The Old Welekade Market (වෙලේකඩේ පැරණි වෙළඳ ගොඩනැගිල්ල) is a historic colonial building in Badulla, Sri Lanka. The site belonged to the Badulla Divisional Secretariat division and is located near the Badulla Hospital, on the Badulla-Bandarawela road.

The history about the construction of Welekade market building is unclear, with many people believing that it was erected by the Dutch as a kind of castle or fortress. According to more reliable sources the building was constructed by the British in 1889, as the first public building in the Uva province. Due to its historical importance, the Welekade building has been formally recognised by the government as an archaeological protected monument. The designation was declared on 6 June 2008 under the government Gazette number 1553.

==History==
On 1 February 1886 the British government proclaimed Uva as a separate province of Ceylon and A. A. King was appointed as the new government agent for the province. As a benefit of closer relationship with the central government, King arranged for a new market building to be constructed in Badulla in 1889, three years after the proclamation of the province. It is said that the cost for the construction of the building was 5000 rupees. The further advantages gained by the province were construction of a new hospital and a Kachcheri building in close proximity to the market in 1890, and 1891 respectively.

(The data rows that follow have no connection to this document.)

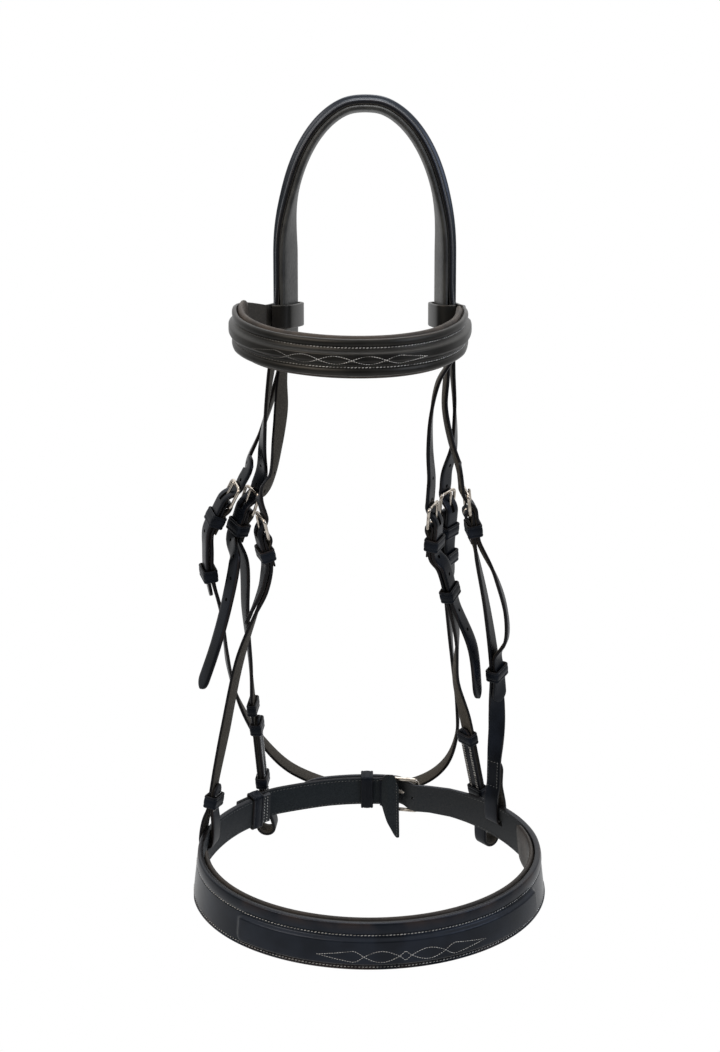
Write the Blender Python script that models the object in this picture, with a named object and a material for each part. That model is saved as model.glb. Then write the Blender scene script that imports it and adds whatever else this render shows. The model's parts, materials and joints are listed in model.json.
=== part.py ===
"""Hunter bridle, empty and hanging by its crown, as separate leather and steel pieces.

The origin is on the flat under the top of the crown, where the headstall rests.
Minus Y is the front of the horse's face, Z is up, and lengths are in metres.
"off" is the horse's right side (minus X) and "near" its left side (plus X).
"""
from collections import namedtuple
from math import asin, atan2, ceil, cos, pi, radians, sin, sqrt

import bmesh
import bpy
from mathutils import Vector

# overall layout
DROP = 0.530                # crown underside to the cheekpiece ends, the scale of all hanging routes
SPREAD = 0.100              # scale of the sideways and fore-and-aft places of the routes
GAP = 0.0003                # clearance where two pieces touch
OVERRUN = 0.004             # how far a cutter runs past what it cuts
ROUTE_STEP = 0.018          # spacing of the sections along a free stretch of strap

# strap stock
STRAP_WIDTH = 0.0127
STRAP_THICK = 0.0026
SKIVED_THICK = 0.0018       # where a strap is thinned to turn round a buckle bar
FOLD_THICK = 0.0014         # the sewn-down end behind the turn
EDGE_ROUND = 0.0006
TIP_LENGTH = 0.008          # rounded point of a billet or turned-up end

# crown
ARCH_HALF = 0.0505          # underside half width at the bottom of the arch
ARCH_HEIGHT = 0.090
POLL_FLAT_ANGLE = 8         # degrees either side of the top that stay flat
LEG_DROP = 0.153            # crown underside to the split
LEG_STEPS = 5
CROWN_GAP = 0.0005           # between the crown's layers, which twist together
CROWN_LIFT_STEPS = 3        # sections over which the crown strap's margins come down to the lining
ARCH_STEPS = 10
TWIST_FROM = 0.045
TWIST_TO = 0.098
OFF_TWIST = 15
NEAR_TWIST = 9
LINING_WIDTH_TOP = 0.042
LINING_WIDTH_LEG = 0.035
LINING_THICK = 0.0050
CROWN_WIDTH_TOP = 0.034
CROWN_WIDTH_LEG = 0.0285
CROWN_THICK = 0.0030
HEADSTRAP_WIDTH = 0.0140
HEADSTRAP_THICK = 0.0026

# browband
BROW_DROP = 0.1395
BROW_SLOPE_SHARE = 0.165    # how far the band falls for each length it runs forward
BROW_LOOP_WIDTH = 0.0165
BROW_WIDTH = 0.0240
BROW_THICK = 0.0024
BROW_RAISE = 0.0026
BROW_PAD_WIDTH = 0.0275
BROW_PAD_THICK = 0.0052
BROW_LOOP_SLACK = 0.0009

# strap buckles, one size for all six on the cheeks
WIRE = 0.0012
TONGUE_WIRE = 0.0010
BUCKLE_REACH = 0.0165
BUCKLE_SIDE_SLACK = 0.0007
BUCKLE_CORNER = 0.0030
TONGUE_SLACK = 0.0005
TONGUE_PAST = 0.0016        # how far a tongue reaches past the toe bar

# keepers
KEEPER_LENGTH = 0.0095
KEEPER_WALL = 0.0014
KEEPER_SLACK = 0.00035
RUNNING_SLACK = 0.00095

# punched holes
HOLE_RADIUS = 0.0013
HOLE_PITCH = 0.0160
HOLE_SIDES = 6

# noseband
NOSE_DROP = 0.529
NOSE_CENTRE_SHARE = 0.03
NOSE_HALF_WIDTH = 0.1235
NOSE_HALF_DEPTH = 0.0960
NOSE_TILT = 13.5
NOSE_TURN = 11.2            # degrees the leather is shifted round towards the near side
NOSE_FLARE = 7
NOSE_WIDTH = 0.0360
NOSE_REAR_WIDTH = 0.0262
NOSE_THICK = 0.0040
NOSE_RAISE = 0.0026
NOSE_PAD_THICK = 0.0045
NOSE_PAD_OVER = 0.0012      # how far the padding shows above and below the band
NOSE_END_ANGLE = 142        # off side end of the band, degrees from the front of the ring
NOSE_PAD_ANGLE = 100
SLOT_ANGLE = 117.5          # degrees round from the pattern's centre
SLOT_DOWN = 0.0145
SLOT_HALF_WIDTH = 0.0078
SLOT_HALF_HEIGHT = 0.0026
HANGER_SLACK = 0.0013

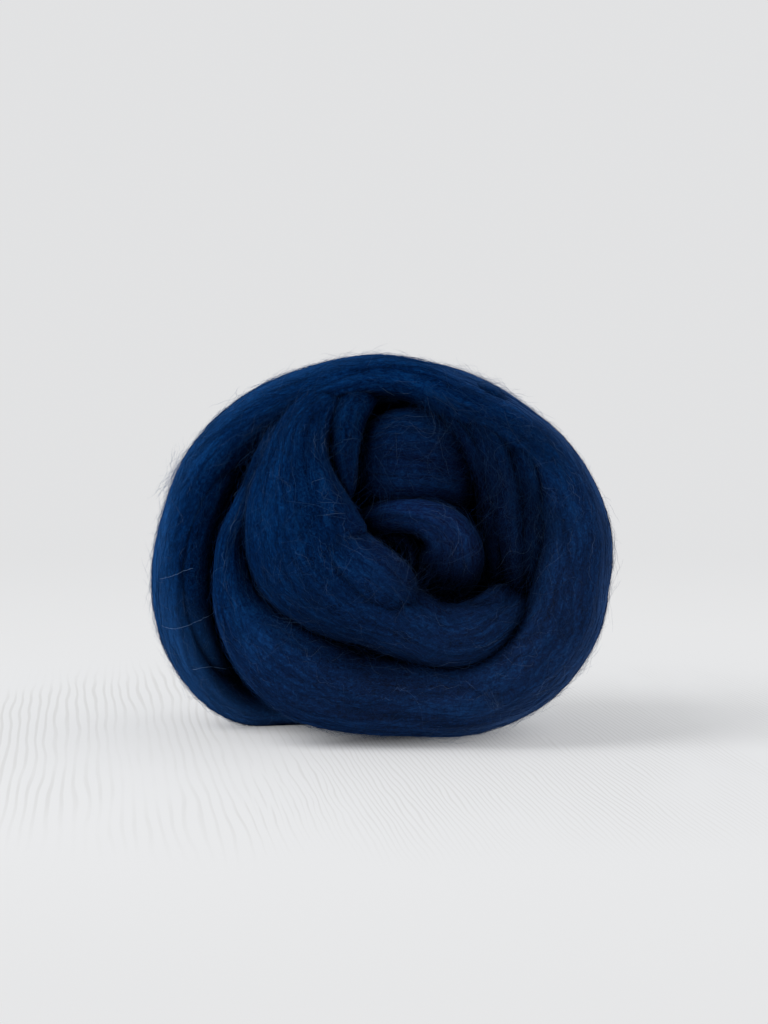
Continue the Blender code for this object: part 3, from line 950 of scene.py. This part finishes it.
# the combed fibres, then the loose hairs in the order in which they are laid
COMBED = dict(
    count=4600, length=(8, 22), step=1.8, drift=0.7, lift=(-0.08, 0.15), radius=(0.030, 0.050),
    crimp=0.10, crimp_length=4.5, turn=0.22,
)
SHORT_HAIRS = dict(
    count=8200, length=(3, 8), step=0.8, drift=0.6, lift=(0.0, 0.3), radius=(0.018, 0.030),
    crimp=0.20, crimp_length=2.6, turn=0.6, shade=(0.50, 0.28), rise=(0.0, 1.0),
)
RISEN_HAIRS = dict(
    count=1500, length=(5, 13), step=1.1, drift=1.2, lift=(0.0, 0.3), radius=(0.016, 0.024),
    crimp=0.30, crimp_length=3.6, turn=0.7, shade=(0.56, 0.22), rise=(0.5, 3.0),
)
# its hairs are paler than the others: a painted highlight on the fuzz along the outline
OUTLINE_FUZZ = dict(
    count=3000, length=(2.5, 6), step=0.9, drift=0.6, lift=(0.0, 0.2), radius=(0.014, 0.022),
    crimp=0.20, crimp_length=2.6, turn=0.9, shade=(0.62, 0.25), rise=(0.3, 1.5), outline=True,
)
KNOT_HAIRS = dict(
    count=30, length=(2, 4), step=0.4, drift=1.2, lift=(0.0, 0.4), radius=(0.016, 0.024),
    crimp=0.50, crimp_length=1.8, turn=0.9, shade=(0.75, 0.2), near=KNOT,
)
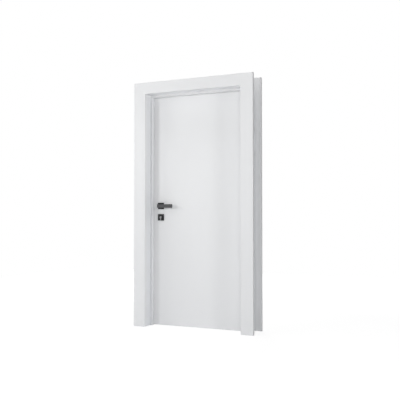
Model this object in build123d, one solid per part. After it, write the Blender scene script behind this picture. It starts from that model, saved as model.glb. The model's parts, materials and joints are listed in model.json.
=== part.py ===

The market has been built on the escarpment near a paddy field, and thus it may have resulted in its name, Welekade (shop of the paddy field). The building is said to be the first structure built under an autonomous province.

==Building==
The market building has British architectural features, which can not be found anywhere in the country. The building was built in the shape of cross with a central high roof with a lower roof over the four entrances. The inner space layout consists of an octagonal shaped central compound with four corridors. The corridors are built at right angles to each other. The centre of the building is an open space which rises up to a turret.